Management is genuinely difficult and genuinely valuable. A poorly managed organisation wastes enormous resource on friction, misalignment, and rework. Good management is the infrastructure that allows capable people to produce at their best. No serious business dismisses it.

But management, by definition, operates within existing structures. It optimises the current system. It does not create new systems. It does not ask what the system should be — only how to run it better.

What operators do

Operators build new systems. They look at a situation — a market, a problem, an opportunity — and they design, from scratch, the structure that will address it. They define the model, the process, the standards, the feedback loops. They build the thing that managers will later run.

Operating requires a different cognitive mode than managing.
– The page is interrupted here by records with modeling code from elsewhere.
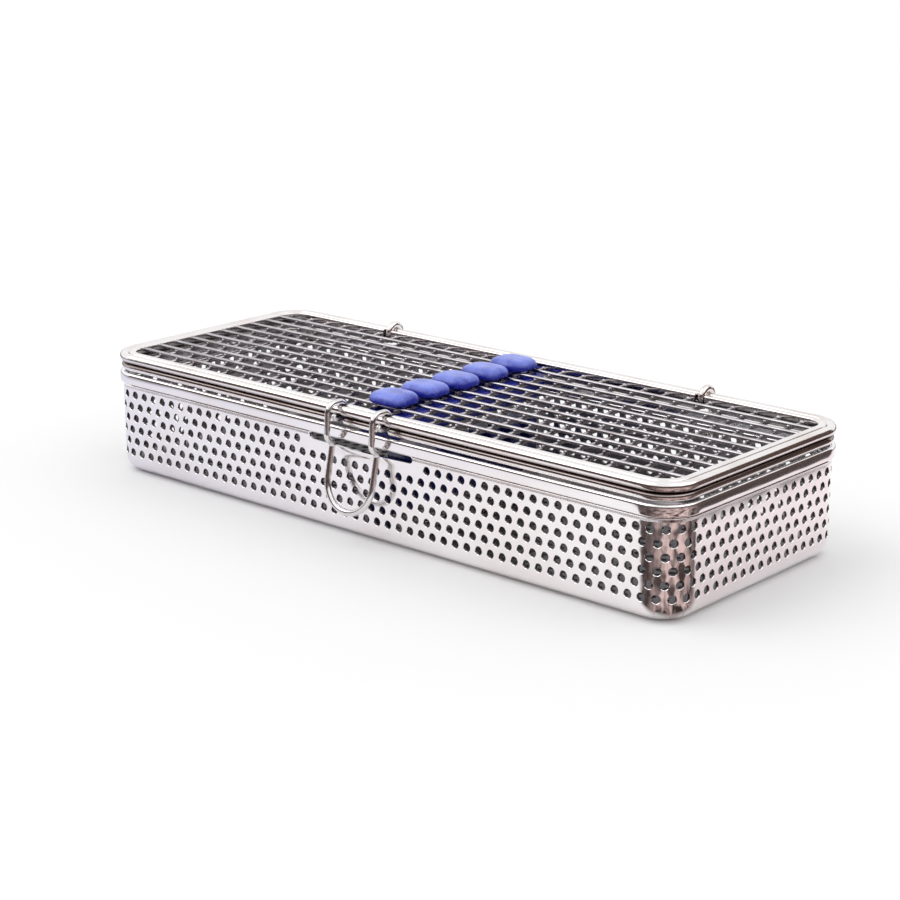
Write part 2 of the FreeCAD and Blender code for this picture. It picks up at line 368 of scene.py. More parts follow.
def blue_silicone():
    """Royal-blue silicone, with painted shade that turns it navy low in the tray, and a painted paler
    highlight on the crowns.
    """
    finish = Finish(bpy.data.materials.new("blue_silicone"))
    grain = finish.noise(2600.0, 3.0)
    cloud = finish.noise(210.0, 3.0)
    # Painted shade: dark navy low in the tray and under the mesh
    rise = finish.height() + (cloud - 0.5) * 0.004
    painted_shade_by_height = finish.spread(rise, 14.0 * MM, mesh_top * MM, 0.0, 1.0)
    body = finish.blend(painted_shade_by_height, (0.004, 0.006, 0.07, 1.0), (0.014, 0.022, 0.34, 1.0))
    # Painted highlight: a paler blue on the button crowns
    painted_sheen_start = (mesh_top + 0.4 * button_height) * MM
    crown = finish.spread(rise, painted_sheen_start, painted_sheen_start + 1.8 * MM, 0.0, 1.0)
    return finish.surface(
        base_color=finish.blend(crown, body, (0.20, 0.26, 0.80, 1.0)),
        roughness=finish.spread(grain, 0.3, 0.7, 0.22, 0.34),
        normal=finish.bump(grain, 0.15, 0.0001),
        ior=1.5,
    )


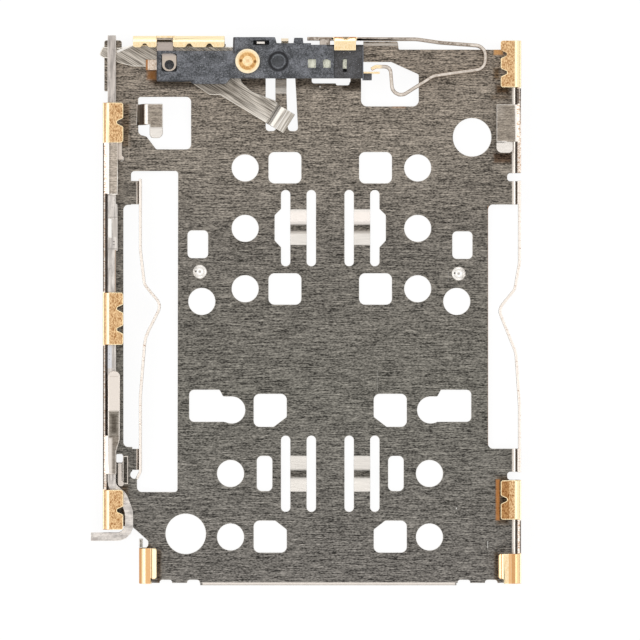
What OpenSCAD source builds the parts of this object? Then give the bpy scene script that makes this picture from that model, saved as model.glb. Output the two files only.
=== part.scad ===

It requires the ability to reason from first principles — to ask not "how do we do this?" but "should we be doing this at all, and if so, what should it look like?" It requires comfort with ambiguity and incomplete information. It requires the willingness to commit to a design before the design is proven.

Operating also requires the ability to translate vision into process — to turn the abstract (this is what we want to achieve) into the concrete (these are the steps, these are the standards, this is how we measure whether we are getting there). This translation is where most operators struggle, because it requires both conceptual clarity and operational specificity at the same time.

Why the operator role is undervalued

Business education is primarily management education. MBA programmes are structured around managing existing organisations — how to allocate capital, how to lead teams, how to analyse markets. This is genuinely useful knowledge. But it does not prepare people to build from scratch, to create new structures, to operate in genuinely novel situations.

The operators who build significant things learn by doing, by failing, by being forced to solve problems they have never solved before. They develop the skill through production, not through study. This makes operator skill harder to teach and harder to credential — and therefore undervalued in the formal economy, even as it is the primary source of new value creation.

The compound return on operator skill

The operator who builds a good system captures the value of that system compounding over time. Every process that runs without requiring their direct involvement is leverage — it multiplies their output without multiplying their input. The business that operates on well-designed infrastructure is more valuable than the same business running on ad hoc arrangements, because the infrastructure itself is an asset.

This is why we invest so heavily in operator education at BDC Academy. The professional who can design systems — not just execute within them — compounds. They build things that keep working. They create leverage that accumulates. The skill is difficult to develop and difficult to credential, but its returns are disproportionate and lasting.

Managers keep the lights on. Operators build the building. Both matter. But in a world where the architecture of business is changing faster than any single generation has previously experienced, the operator skill is the scarcer and more valuable one. Learn to build. The world needs builders.